Rising commodity prices do help some of the middle income EMs like the Latin American economies in terms of keeping their income buoyant but this is offset by the effect of rising food prices globally. So, though the rich benefit from owning the assets that give rising income streams, the poor are facing difficulties in buying food- a major component of their spending. In 86 out of the 109 EM/DEs surveyed (79%) food price inflation exceeded 5% last year. This contrasted with only 27% of the AEs. This will lead to widening income gaps between the rich and poor nations- not a positive outcome. The IMF has raised its forecast for consumer price rises to 3.9% (up from 2.3%) for AEs and 5.9% for EM/DEs- evidence that there will be a corrosive effect of inflation that will widen the rift between the wealthy and the not so wealthy.
Rising commodity prices will also feed through into industrial production costs- particularly, copper and iron price rises. Copper is an essential and ubiquitous component in all electronic goods (and basic electric wiring for that matter) and we could expect to see price rises in finished goods sooner rather than later. Many companies in the US are already increasing prices under cover of inflation (despite record profits declared for last year). Natural gas, commodity and oil price rises are going to impact global growth down the line. They raise costs of living when not directly impacting production costs. Fossil fuels make up 80% of the global economy energy costs and this basket is already up 50% in cost. Bank studies have estimated a 0.2% haircut in global growth with every $10 increase in oil price for example (it’s lower for the US- at 0.1% thanks to low cost fracking).

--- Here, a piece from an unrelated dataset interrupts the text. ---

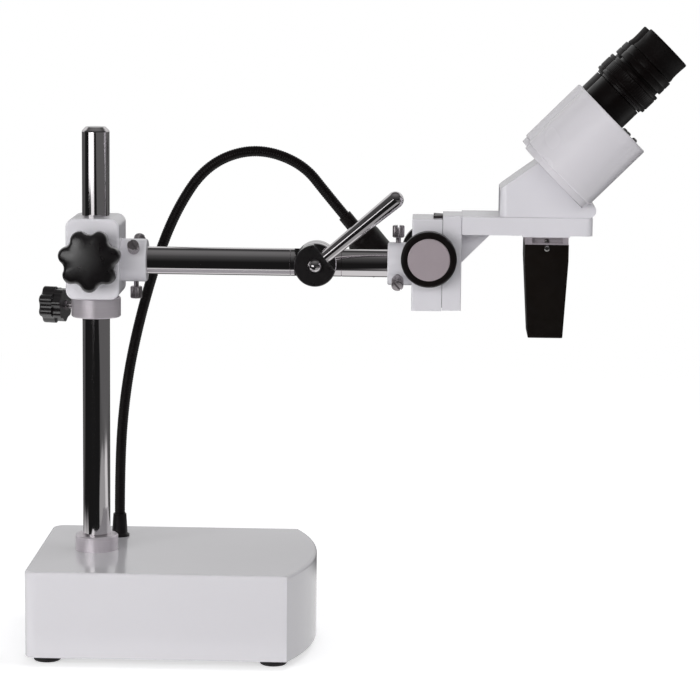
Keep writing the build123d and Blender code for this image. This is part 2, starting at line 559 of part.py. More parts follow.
def porro_pair():
    """Two right-angle prisms, crossed, with their long faces towards each other."""
    def right_angle(leg, width):
        corners = [(0, 0), (leg, leg), (-leg, leg)]
        face = make_face(Plane.XZ * Polyline(*corners, close=True))
        return extrude(face, amount=width / 2, both=True)
    lower = Pos(0, 0, 6) * right_angle(20, 19)
    upper = Pos(0, 6, 50) * Rot(0, 0, 90) * Rot(180, 0, 0) * right_angle(20, 19)
    return [lower, upper]


# ---------------------------------------------------------------- lamp

def neck_path():
    route = [Vector(u, 0, z) for u, z in NECK_ROUTE]
    runs = [(b - a) for a, b in zip(route, route[1:])]
    radii = []
    for before, after in zip(runs, runs[1:]):
        turn = radians(before.get_angle(after))
        radii.append(0.45 * min(before.length, after.length) / tan(turn / 2))
    print("gooseneck radii", [round(r) for r in radii])
    return FilletPolyline(*route, radius=radii)


def make_lamp():
    place = Pos(*LAMP_FOOT, 0) * Rot(0, 0, LAMP_YAW)
    path = neck_path()
    neck = sweep(Plane(path @ 0, z_dir=path % 0) * Circle(NECK_R), path=path)
    print("gooseneck length", round(path.length, 1), "volume check",
          round(neck.volume / (pi * NECK_R ** 2 * path.length), 4))
    parts["gooseneck"] = place * neck

    socket = turned([(NECK_R + 0.1, 77), (NECK_R + 0.1, 94), (5.4, 94), (6.4, 78), (8.0, 76.5),
                     (8.0, BASE_TOP), (4.0, BASE_TOP), (4.0, 60), (0, 60), (0, 77)])
    nut = extrude(RegularPolygon(8, 6), amount=4)
    socket += Pos(0, 0, BASE_TOP - SHEET - 4) * nut
    parts["gooseneck_socket"] = Pos(*LAMP_FOOT, 0) * socket

    end = place * Pos(NECK_ROUTE[-1][0], 0, NECK_ROUTE[-1][1]) * Rot(0, 90 + LAMP_TILT, 0)
    bore = NECK_R + 0.1
    shade = turned([(bore, -9), (5.6, -9), (5.6, 9), (12.4, 12), (14.2, 14), (14.6, 16), (14.6, 44.6),
                    (14.1, 45.4), (13.4, 45.4), (13.4, 14), (0, 14), (0, 0.1), (bore, 0.1)])
    parts["lamp_shade"] = end * shade
    led = turned([(0, 14.2), (13.2, 14.2), (13.2, 39), (11.5, 40), (6.0, 41.3), (0, 41.8)])
    parts["lamp_led"] = end * led


# ---------------------------------------------------------------- build and write

def build_all():
    make_base()
    make_electrics()
    make_column()
    make_stop_collar()
    make_carriage()
    make_thumbscrews()
    make_boom()
    make_lever()
    make_pinion()
    make_focus_block()
    make_slide()
    make_objective()
    make_head_body()
    make_drum("left", -1)
    make_drum("right", 1)
    make_lamp()


build_all()
whole = Compound(children=[p.moved(Location()) for p in parts.values()]).bounding_box()
MID_X = (whole.min.X + whole.max.X) / 2
os.makedirs("parts", exist_ok=True)
for name, shape in parts.items():
    export_step(shape.moved(Location((-MID_X, 0, 0))), f"parts/{name}.step")
print("nodes", len(parts), "shifted along X by", round(-MID_X, 3))
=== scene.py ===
import json
import math

import bmesh
import bpy
from mathutils import Matrix, Vector


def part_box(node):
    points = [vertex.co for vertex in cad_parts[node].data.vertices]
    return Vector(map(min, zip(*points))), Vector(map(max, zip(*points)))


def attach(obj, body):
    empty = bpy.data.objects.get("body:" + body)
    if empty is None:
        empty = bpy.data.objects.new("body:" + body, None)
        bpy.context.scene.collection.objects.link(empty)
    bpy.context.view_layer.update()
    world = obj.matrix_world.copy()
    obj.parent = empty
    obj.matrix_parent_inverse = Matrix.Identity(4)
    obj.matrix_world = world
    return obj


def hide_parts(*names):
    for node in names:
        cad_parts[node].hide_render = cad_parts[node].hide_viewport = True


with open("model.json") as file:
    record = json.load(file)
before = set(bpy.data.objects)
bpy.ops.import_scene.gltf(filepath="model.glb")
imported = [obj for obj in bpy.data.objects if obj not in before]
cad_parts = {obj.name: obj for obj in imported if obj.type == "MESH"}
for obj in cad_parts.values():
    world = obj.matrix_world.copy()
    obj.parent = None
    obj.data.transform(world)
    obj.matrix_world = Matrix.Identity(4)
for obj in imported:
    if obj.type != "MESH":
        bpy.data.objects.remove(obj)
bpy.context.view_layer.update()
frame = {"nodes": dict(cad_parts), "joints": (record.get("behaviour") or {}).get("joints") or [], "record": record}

# Looks of the stereo microscope. X runs along the boom to the eyepieces, -Y faces the camera, and
# everything is in metres. Sizes marked mm are turned into metres where they are used.
MM = 0.001
nodes = frame["nodes"]
joints = {joint["name"]: joint for joint in frame["joints"]}


# ---------------------------------------------------------------- materials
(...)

The response of the central banks- and as I’ve said often, the US Federal Reserve in particular, will play an outsized role in determining the duration and magnitude of inflation globally. A poll of economists by Reuters expects the Bank of England to raise rates faster than previously believed. The BoE are busy blaming elevated energy prices as the reason their hand is being forced; so is the ECB. Goldman Sachs now expects the Federal Reserve to raise rates 7 times this year alone as the priorities change for the central banks to change from managing consumer demand and employment targets to price control. There is a fear that they are already behind the curve and unused to the current state of affairs. This could lead to a situation where they will have to act in a drastic manner once the damage is already done. We need to hope that they act sooner and bolder than that.